I hope that sometime between last Tuesday and decision time for the QDR that ADM Roughead does a few things to get the best out of the strategic process for the QDR.
  1. Get away from the threat based approach to force structure planning.
  2. Get away from the multi-mission mentality of measuring ones own capabilities.
If we do this, the Navy may end up building DDG-51s, but doing so will be for reasons that make sense. Whatever we build, it won't be where we start the discussion but where we end up in the strategic discussion, and that is why I hope #1 and #2 happen.

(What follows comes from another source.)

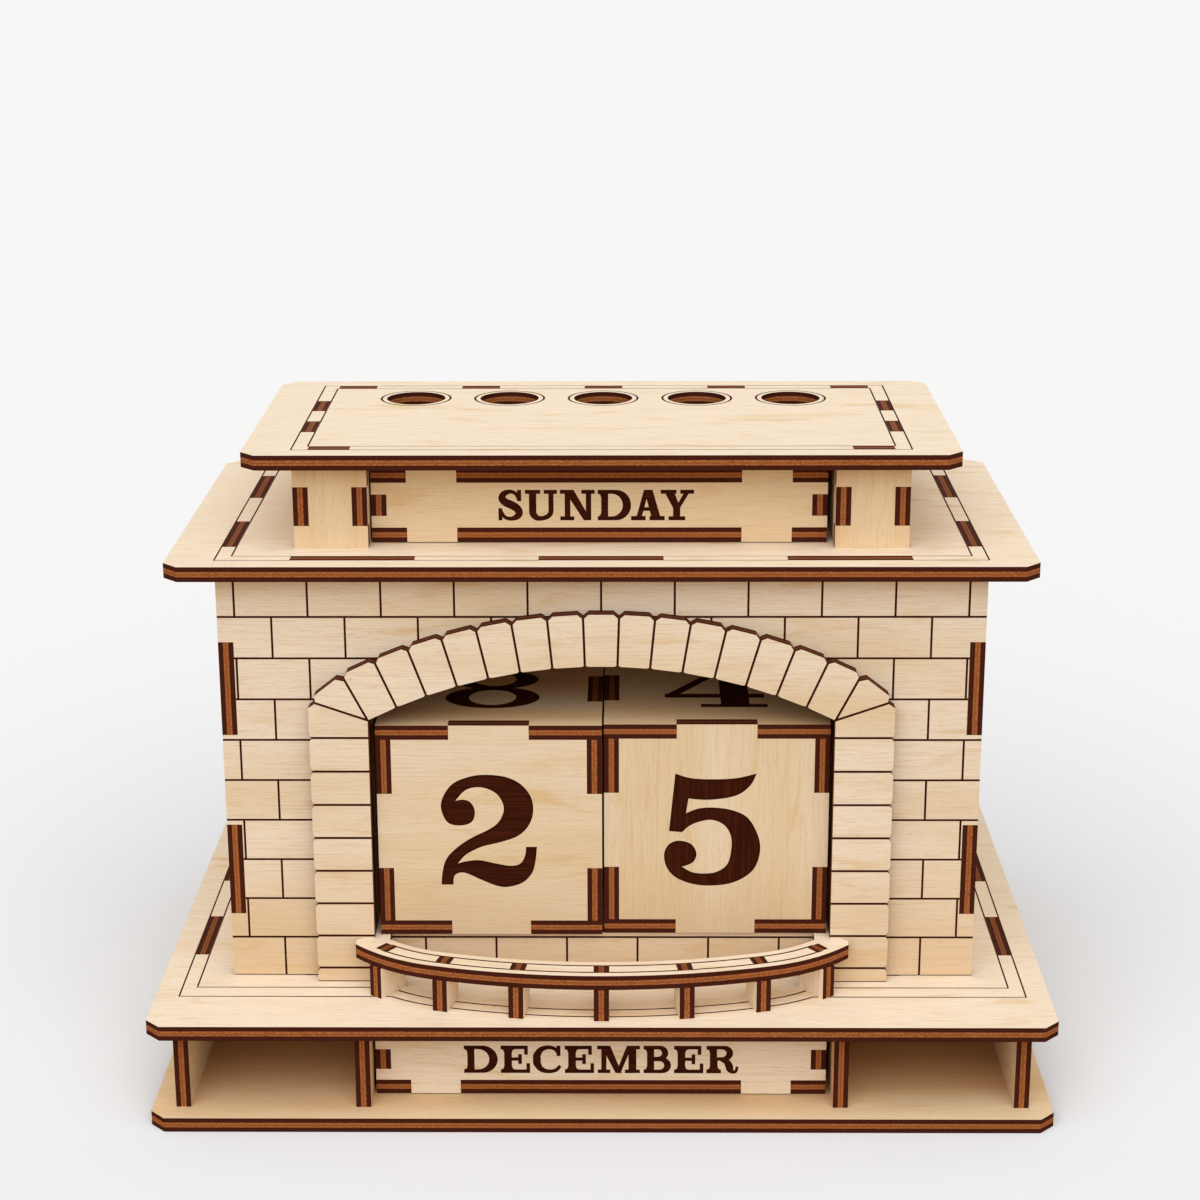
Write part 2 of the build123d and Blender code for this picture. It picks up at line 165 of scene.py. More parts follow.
cameraData = bpy.data.cameras.new("camera")
cameraData.lens = view["lens"]
cameraData.sensor_width = view["sensor"]
cameraData.clip_start = view["near"]
cameraData.clip_end = view["far"]
camera = newPiece("camera", cameraData)
turn = aimed(-view["aside"], view["down"]) @ Matrix.Rotation(radians(view["tilt"]), 4, "Z")
camera.matrix_world = Matrix.Translation(Vector(view["place"]) * mm) @ turn
bpy.context.scene.camera = camera

# angles in degrees, the floor in metres
studio = {"sky": 0.47, "skyColour": (1.0, 0.95, 0.88, 1.0), "backdrop": paint(246, 246, 246),
          "keyPower": 2.36, "keyHeight": 53, "keyAside": -4, "keySoftness": 80,
          # the near colour of the floor is painted shadow: the floor as the camera sees it is painted darker
          # close to the object, and the fade gives where that ends, in metres
          "floor": paint(240, 242, 245), "floorShadowNear": paint(235, 238, 243), "floorGlow": paint(180, 162, 144),
          "floorRadius": 9.0, "floorSides": 64, "floorShadowFade": (0.1, 0.32)}
softbox = bpy.data.lights.new("softbox", "SUN")
softbox.energy = studio["keyPower"]
softbox.angle = radians(studio["keySoftness"])
newPiece("softbox", softbox).matrix_world = aimed(studio["keyAside"], studio["keyHeight"])

world = bpy.data.worlds.new("studio")
world.use_nodes = True
world.node_tree.nodes.clear()
air = Net(world.node_tree)
rays = air.add("ShaderNodeLightPath")
seen = rays.math("MAXIMUM", rays.pick("Is Camera Ray"),
                 rays.math("MAXIMUM", rays.pick("Is Glossy Ray"), rays.pick("Is Transmission Ray")))
light = air.add("ShaderNodeBackground", None, {"Color": studio["skyColour"], "Strength": studio["sky"]})
wall = air.add("ShaderNodeBackground", None, {"Color": studio["backdrop"], "Strength": 1.0})
shown = air.add("ShaderNodeMixShader", None, {0: seen, 1: light, 2: wall})
air.add("ShaderNodeOutputWorld", None, {"Surface": shown})
bpy.context.scene.world = world
bpy.context.scene.view_settings.view_transform = "Standard"


def newMaterial(name):
    material = bpy.data.materials.new(name)
    material.use_nodes = True
    material.node_tree.nodes.clear()
    return material, Net(material.node_tree)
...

These would be my top 5 strategic questions for shaping the QDR discussion.
  1. How do we increase the range of our strike operations? If we can't do that, time to build more Burkes and reduce CVNs below 10.
  2. How do we get inside the 25nm littoral no go zone and leverage that space to get inside the OODA loop of the enemy ashore?
  3. Is Maritime Domain Awareness the ability to identify the threat or the ability to monitor the environment? Since it is often the threat, but sometimes the environment, how do we do either or both when required?
  4. At what capability level should Ballistic Missile Defense be established as a naval capability?
  5. How do we change the paradigm of littoral underwater submarine warfare to our advantage?
When the Navy can answer these questions, then the Navy will be ready to develop force structure details. As of right now, with the DDG-51 restart in motion and the LCS number predetermined at 55, OPNAV has poorly positioned themselves to push for a strategy that meets their predetermined fleet constitution. When the cart isn't pulling the horse, the debate and more importantly, the arguments that win the debate will be more compelling, and likely more productive.